According to GAO’s analysis,
about 2,300 farms, or about 0.15 percent of the 1.6 million farms receiving direct payments in 2011, reported all their land as “fallow,” that is, producers did not plant any crops of any type on this land, for each year of the last 5 years (i.e., 2007 through 2011), as allowed under the farm bill. These producers received a total of about $2.9 million in direct payments in 2011…
In addition, according to our analysis of USDA data, 622 farms reported all of their farm’s acreage as fallow for each of the previous 10 years, from 2002 through 2011.
While some farms were receiving subsidies without actually growing crops, others got billions even though they didn’t grow the crops for which they were being subsidized, GAO reports:
Cumulatively, USDA paid $10.6 billion—almost one-fourth of total direct payments from 2003 through 2011—to producers who did not, in a given year, plant any of the crop for which they had base acres. Specifically, during this period, producers cumulatively did not plant more than 633 million acres with the crops associated with their base acres in a given year. This amounted to an average of 70 million acres each year, or 26 percent of the 268 million base acres on average that are annually eligible for direct payments.

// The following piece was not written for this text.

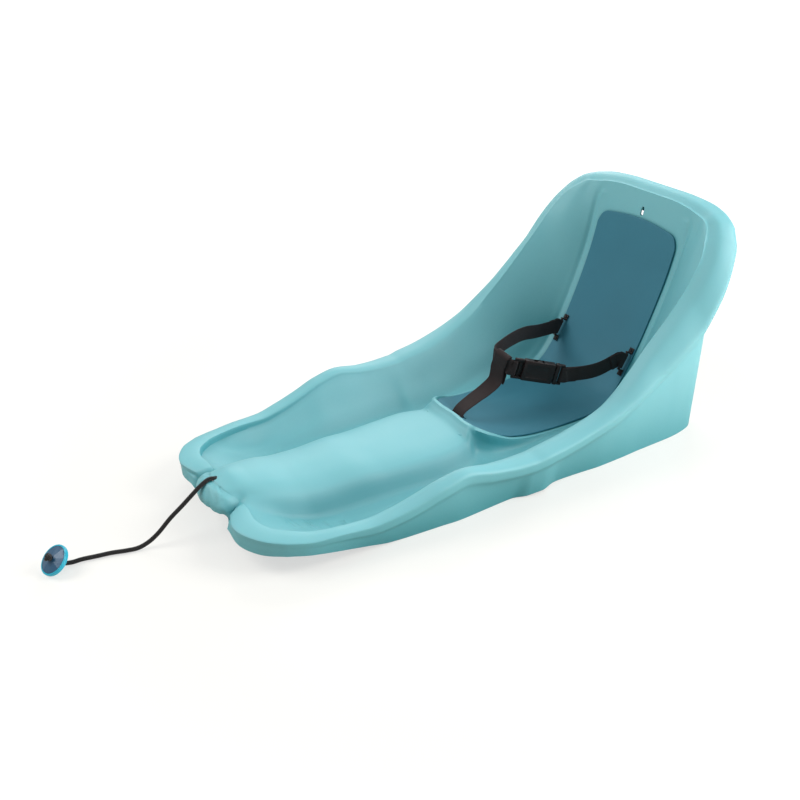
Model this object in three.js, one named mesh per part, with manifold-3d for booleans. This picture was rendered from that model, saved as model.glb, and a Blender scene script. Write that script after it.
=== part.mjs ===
// Baby pull sled: a one-piece moulded hull with two leg wells, a seat liner, a three-point belt with a
// side-release buckle, and a tow cord on a spring reel under the central ridge.
// Millimetres. +Z is up, the nose points to -Y and the origin is on the ground under the middle of the hull.

import * as THREE from 'three';
import { mergeVertices } from 'three/addons/utils/BufferGeometryUtils.js';
import Module from 'manifold-3d';

const wasm = await Module();
wasm.setup();

// Overall sizes of the moulded hull
const hullLength = 832;
const hullWidth = 422;
const hullHeight = 352;
const hullWall = 3;

// Clearances
const fitGap = 0.3;
const looseGap = 0.6;
const wideGap = 1.4;
const cutOverrun = 6;

// Seat liner
const linerThickness = 2.6;
const linerGap = 1;

// Belt webbing
const webWidth = 25.4;
const webThickness = 1.8;
const waistTail = 24;
const socketTail = 40;
const crotchTail = 14;
const sleeveTail = 3;
const foldTurns = 7;
const foldClosing = 14;
const slotWidth = 9.4;
const slotEndGap = 1.8;

// Strap loops on the back panel, their screws and backing plates
const loopRise = 8;
const loopBarRadius = 2;
const loopLegThickness = 2.4;
const loopFootLength = 8;
const loopWidth = 9;
const loopFootThickness = 2;
const screwRadius = 1.5;
const screwHeadRadius = 3;
const screwShoulderShare = 0.7;
const screwHeadHeight = 1.6;
const screwPoint = 1.6;
const backingThickness = 2;

// Buckle
const buckleWidth = 35;
const buckleThickness = 11;
const buckleWall = 2.4;
const buckleCorner = 3;
const barRadius = 1.7;
const socketLength = 67;
const socketLadder = 16;
const socketWeb = 2;
const socketSkin = 2;
const ladderInset = 1;
const windowLength = 18;
const windowOffset = 14;
const clipBlockLength = 6.4;
const clipLength = 18.4;
const clipTravelGap = 1.6;
const armThickness = 3.2;
const armLength = 36.5;
const armHeadLength = 15;
const headFlatShare = 0.4;
const armTipShare = 0.8;
const clipCorner = 2;
const clipLegShare = 1.6;
const tongueRoot = 1;
const tongueWidth = 7;
const tongueThickness = 4.6;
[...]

GAO concludes with a simple policy prescription: “In light of the need to identify potential savings in the federal budget and questions about the continued need for direct payments, Congress should consider eliminating or reducing [direct subsidy] payments.”
In fact, both the House and Senate versions of the legislation contain provisions that would eliminate these direct payments in favor of expanded crop insurance subsidies.
GAO also recommends enhanced screening techniques to weed out non-farm land from USDA’s subsidy programs. The agency accepted some of those recommendations, but rejected a proposal to gather a more representative and comprehensive sample of farms that benefit from federal subsidies to confirm that those farms are still in operation.